An important avenue for future investigations will be to determine the specific relationship between these N-terminal modifications of amyloid-β and induction of amyloid-β aggregation in vivo. The specific forms of amyloid-β detected by mass spectrometry may be just the tip of the iceberg; many other post-translationally modified forms of amyloid-β have been described recently (Bayer and Wirths, 2014). Furthermore, the ultimate biological activity is likely to be governed most directly by the 3D structures of amyloid-β assemblies, which may require advanced methods of assessment such as pulsed hydrogen–deuterium exchange and fast photochemical oxidation mass spectrometry for characterization (Gau et al., 2013; Zhang et al., 2013).
Importantly, the relationship between aggregate seeding activity and synaptic toxicity, tau-related pathophysiological processes, and inflammatory responses remains to be established; it is possible in principle that these events are dissociable with different structural determinants.
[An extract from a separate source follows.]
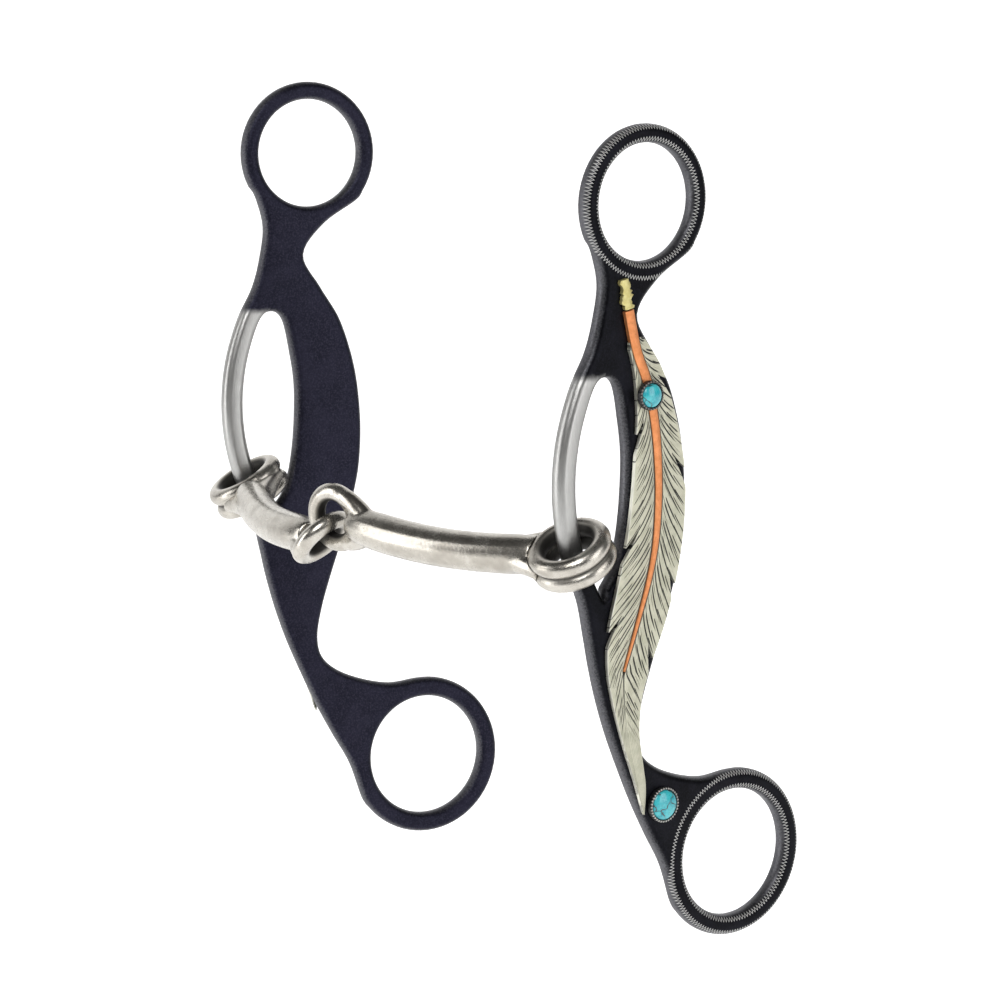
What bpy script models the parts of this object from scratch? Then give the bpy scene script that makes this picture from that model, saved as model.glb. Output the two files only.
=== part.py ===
"""Loose-cheek western bit: two slotted cheek shanks and a jointed two-piece mouthpiece.

The near shank lies in the plane X = 0 with the centre of its headstall ring at the origin.
+Z is up, +Y is back towards the rein rings, and the far shank stands on the -X side.
"""
import math

import bmesh
import bpy
from mathutils import Matrix, Quaternion, Vector

MM = 0.001

# Cheek shank
RING_RISE = 143.8 * MM          # headstall ring centre above rein ring centre
RING_SWEEP = 25.4 * MM          # rein ring centre behind headstall ring centre
PLATE = 4.2 * MM                # thickness of the forged plate
HEAD_RING_BORE = 12.4 * MM      # radius of the headstall ring's hole
HEAD_RING_WALL = 4.0 * MM
REIN_RING_BORE = 14.0 * MM
REIN_RING_WALL = 4.5 * MM
EDGE_ROUND = 1.7 * MM           # rounding of the plate's edges
BAR = 4.9 * MM                  # diameter of the round slide bar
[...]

However, oligomeric forms of amyloid-β derived from human Alzheimer’s disease brain seem to be the most potent triggers for neurotoxicity, and in reports analogous to the paper by Fritschi et al., amyloid-β oligomers seems to be present in human Alzheimer’s disease CSF at concentrations many orders of magnitude lower than in brain tissue lysates, if at all (Xia et al., 2009; Esparza et al., 2013; Savage et al., 2014).
In conclusion, with the efforts of Fritschi et al., as well as several other groups in recent years, the streetlight is now beginning to swing around to illuminate the human brain directly.
Hopefully this is where we will find the keys to developing effective therapeutics for Alzheimer’s disease.